Short task:
From the listing below, return each line that includes "scene".

Record excerpts:
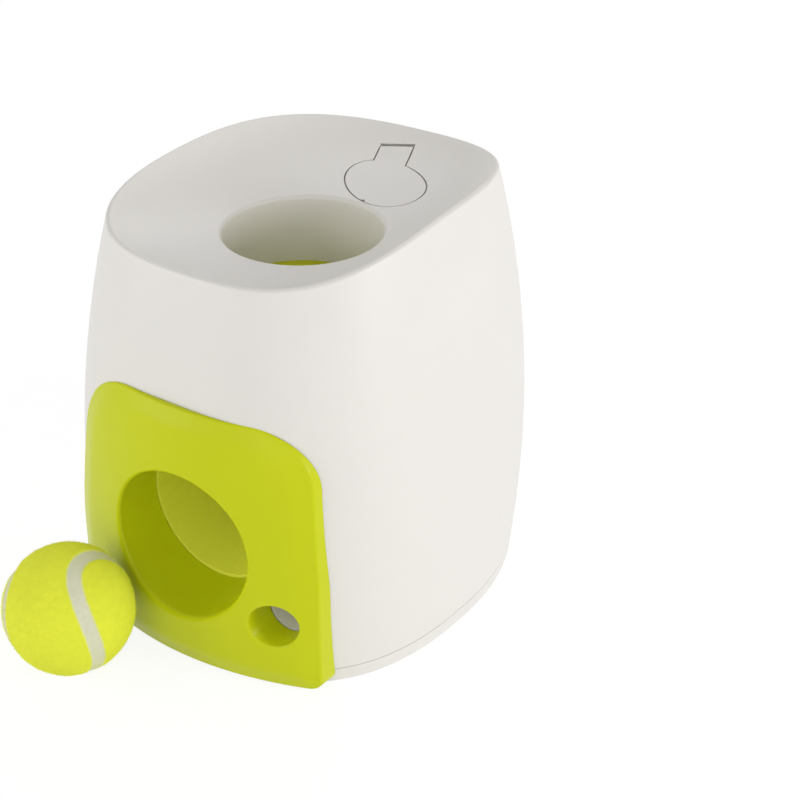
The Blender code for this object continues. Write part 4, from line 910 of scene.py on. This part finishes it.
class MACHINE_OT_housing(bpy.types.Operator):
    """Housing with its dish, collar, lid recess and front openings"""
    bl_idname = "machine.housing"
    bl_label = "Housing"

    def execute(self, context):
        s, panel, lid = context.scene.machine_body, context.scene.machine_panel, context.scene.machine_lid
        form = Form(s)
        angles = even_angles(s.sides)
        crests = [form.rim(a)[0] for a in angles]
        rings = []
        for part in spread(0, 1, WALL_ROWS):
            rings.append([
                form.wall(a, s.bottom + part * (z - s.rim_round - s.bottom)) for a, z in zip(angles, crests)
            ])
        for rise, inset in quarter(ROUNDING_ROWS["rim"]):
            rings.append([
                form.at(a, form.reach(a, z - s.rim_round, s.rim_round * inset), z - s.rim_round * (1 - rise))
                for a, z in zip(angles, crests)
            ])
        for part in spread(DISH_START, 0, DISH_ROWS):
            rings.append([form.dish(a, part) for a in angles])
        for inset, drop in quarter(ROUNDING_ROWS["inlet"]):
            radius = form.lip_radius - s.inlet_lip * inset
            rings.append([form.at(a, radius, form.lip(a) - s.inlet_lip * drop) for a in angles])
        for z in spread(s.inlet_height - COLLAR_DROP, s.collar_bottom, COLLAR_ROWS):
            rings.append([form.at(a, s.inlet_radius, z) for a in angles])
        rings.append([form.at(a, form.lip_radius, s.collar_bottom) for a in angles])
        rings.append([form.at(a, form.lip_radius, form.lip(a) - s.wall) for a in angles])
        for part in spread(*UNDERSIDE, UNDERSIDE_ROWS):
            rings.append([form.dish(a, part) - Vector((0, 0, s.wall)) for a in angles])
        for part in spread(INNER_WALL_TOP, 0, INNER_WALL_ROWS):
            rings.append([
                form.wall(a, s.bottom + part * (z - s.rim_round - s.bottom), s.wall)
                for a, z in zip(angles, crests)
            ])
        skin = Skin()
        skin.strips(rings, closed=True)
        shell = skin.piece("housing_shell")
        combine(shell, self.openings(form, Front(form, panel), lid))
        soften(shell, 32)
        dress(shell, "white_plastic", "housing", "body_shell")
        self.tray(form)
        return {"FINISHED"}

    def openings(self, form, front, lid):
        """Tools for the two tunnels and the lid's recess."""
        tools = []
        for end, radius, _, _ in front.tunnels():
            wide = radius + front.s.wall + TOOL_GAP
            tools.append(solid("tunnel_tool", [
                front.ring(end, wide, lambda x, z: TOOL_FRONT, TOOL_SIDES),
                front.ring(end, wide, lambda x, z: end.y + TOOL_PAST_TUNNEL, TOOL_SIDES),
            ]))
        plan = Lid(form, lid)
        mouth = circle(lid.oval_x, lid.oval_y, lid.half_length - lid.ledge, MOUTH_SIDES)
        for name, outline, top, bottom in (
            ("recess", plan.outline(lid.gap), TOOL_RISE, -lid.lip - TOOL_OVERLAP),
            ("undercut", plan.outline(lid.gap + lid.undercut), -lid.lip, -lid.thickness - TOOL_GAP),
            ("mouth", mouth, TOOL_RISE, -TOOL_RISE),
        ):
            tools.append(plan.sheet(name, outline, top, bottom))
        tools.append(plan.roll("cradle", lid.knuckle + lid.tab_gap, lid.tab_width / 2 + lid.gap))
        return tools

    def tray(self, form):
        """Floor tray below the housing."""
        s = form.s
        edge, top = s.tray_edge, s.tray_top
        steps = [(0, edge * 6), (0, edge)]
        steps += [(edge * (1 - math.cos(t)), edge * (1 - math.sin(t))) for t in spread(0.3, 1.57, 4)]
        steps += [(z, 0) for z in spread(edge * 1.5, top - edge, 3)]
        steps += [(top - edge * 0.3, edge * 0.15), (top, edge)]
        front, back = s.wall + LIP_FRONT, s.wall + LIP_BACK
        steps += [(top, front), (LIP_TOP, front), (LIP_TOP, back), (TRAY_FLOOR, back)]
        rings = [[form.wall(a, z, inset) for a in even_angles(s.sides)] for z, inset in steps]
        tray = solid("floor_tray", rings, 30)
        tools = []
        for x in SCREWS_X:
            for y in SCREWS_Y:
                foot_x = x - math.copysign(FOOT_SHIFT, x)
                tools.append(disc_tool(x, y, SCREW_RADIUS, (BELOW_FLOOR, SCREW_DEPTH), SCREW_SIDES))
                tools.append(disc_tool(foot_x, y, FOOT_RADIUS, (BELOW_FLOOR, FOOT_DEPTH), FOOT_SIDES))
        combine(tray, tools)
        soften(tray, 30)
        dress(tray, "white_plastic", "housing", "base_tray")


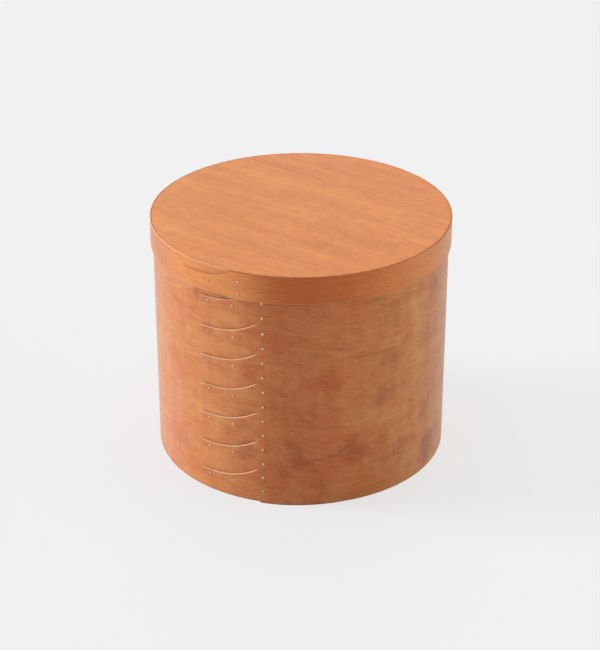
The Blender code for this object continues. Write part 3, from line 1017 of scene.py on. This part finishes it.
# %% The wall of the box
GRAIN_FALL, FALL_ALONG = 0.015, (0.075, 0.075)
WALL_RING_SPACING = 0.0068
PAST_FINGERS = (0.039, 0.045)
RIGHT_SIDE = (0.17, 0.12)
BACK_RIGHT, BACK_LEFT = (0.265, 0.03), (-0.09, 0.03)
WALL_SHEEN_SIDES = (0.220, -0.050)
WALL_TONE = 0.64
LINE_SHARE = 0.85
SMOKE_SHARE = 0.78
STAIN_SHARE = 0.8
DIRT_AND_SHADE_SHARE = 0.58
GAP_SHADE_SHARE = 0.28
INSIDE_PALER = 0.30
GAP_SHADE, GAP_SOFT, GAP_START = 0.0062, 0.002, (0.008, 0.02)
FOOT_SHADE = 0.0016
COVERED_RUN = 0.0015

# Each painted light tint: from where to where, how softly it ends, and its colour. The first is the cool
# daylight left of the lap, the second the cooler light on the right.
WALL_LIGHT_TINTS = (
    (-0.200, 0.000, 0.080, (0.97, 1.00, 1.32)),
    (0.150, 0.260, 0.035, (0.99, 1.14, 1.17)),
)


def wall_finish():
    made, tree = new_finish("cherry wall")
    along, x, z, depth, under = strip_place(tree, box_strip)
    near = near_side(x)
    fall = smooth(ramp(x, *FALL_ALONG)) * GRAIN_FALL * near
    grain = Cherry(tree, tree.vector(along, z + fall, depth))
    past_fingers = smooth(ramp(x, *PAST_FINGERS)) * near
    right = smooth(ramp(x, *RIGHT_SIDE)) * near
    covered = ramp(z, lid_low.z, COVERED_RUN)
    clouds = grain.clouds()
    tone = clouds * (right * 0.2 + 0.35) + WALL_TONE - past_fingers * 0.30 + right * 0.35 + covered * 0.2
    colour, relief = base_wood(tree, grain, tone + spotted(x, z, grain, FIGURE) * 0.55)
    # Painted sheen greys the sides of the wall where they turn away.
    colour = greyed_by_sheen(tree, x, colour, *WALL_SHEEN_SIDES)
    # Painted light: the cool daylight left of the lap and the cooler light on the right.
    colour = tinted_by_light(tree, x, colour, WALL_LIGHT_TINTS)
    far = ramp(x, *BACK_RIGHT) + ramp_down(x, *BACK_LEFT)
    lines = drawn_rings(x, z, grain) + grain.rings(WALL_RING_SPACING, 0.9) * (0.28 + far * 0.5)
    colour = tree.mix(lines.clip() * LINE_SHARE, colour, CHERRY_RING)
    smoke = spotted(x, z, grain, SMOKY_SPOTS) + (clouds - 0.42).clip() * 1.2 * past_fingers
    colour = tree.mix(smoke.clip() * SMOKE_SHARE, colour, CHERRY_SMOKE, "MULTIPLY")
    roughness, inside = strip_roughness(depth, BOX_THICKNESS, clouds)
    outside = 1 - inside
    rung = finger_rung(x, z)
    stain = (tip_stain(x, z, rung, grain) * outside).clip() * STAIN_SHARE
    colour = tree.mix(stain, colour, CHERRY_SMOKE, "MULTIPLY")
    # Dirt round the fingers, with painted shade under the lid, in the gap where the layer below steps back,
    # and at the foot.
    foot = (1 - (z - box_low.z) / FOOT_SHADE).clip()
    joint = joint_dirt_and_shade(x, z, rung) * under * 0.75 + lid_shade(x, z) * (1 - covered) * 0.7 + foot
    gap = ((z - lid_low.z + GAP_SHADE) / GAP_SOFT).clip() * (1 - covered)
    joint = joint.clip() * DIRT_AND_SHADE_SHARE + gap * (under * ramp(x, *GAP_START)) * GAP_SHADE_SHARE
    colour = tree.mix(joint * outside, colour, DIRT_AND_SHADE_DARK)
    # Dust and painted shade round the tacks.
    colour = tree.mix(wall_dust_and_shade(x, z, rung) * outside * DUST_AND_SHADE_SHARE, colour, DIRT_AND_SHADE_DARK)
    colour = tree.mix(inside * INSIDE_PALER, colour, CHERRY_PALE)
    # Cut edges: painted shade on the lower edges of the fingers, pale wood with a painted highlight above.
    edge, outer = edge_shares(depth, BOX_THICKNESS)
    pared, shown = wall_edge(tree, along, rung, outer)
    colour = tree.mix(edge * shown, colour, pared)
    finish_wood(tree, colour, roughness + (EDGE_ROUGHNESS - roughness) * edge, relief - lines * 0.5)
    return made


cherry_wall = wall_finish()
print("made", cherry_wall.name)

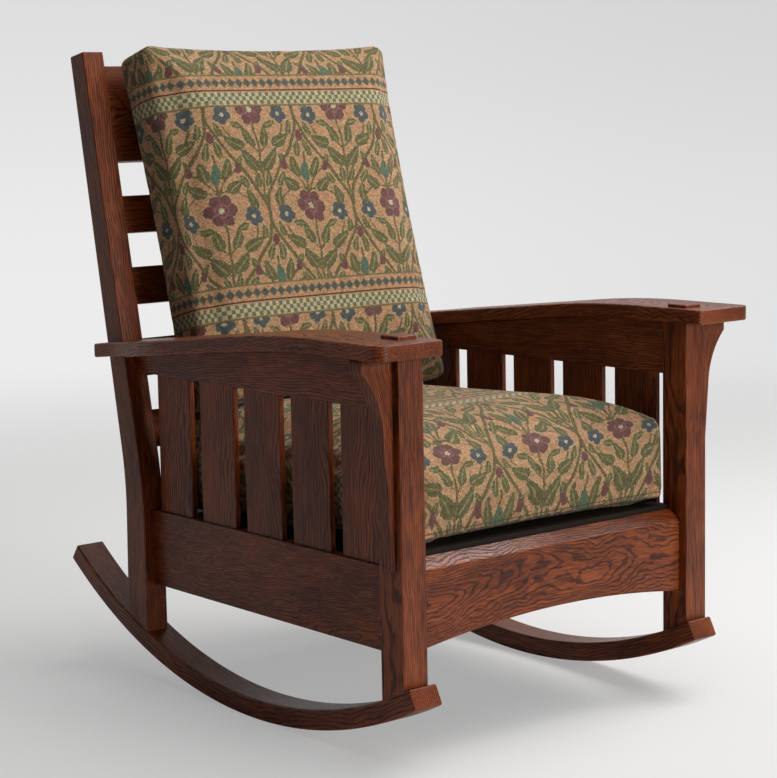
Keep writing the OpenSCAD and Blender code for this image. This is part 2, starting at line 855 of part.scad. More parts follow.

Worked solution:
The Blender code for this object continues. Write part 4, from line 910 of scene.py on. This part finishes it.
        s, panel, lid = context.scene.machine_body, context.scene.machine_panel, context.scene.machine_lid
The Blender code for this object continues. Write part 3, from line 1017 of scene.py on. This part finishes it.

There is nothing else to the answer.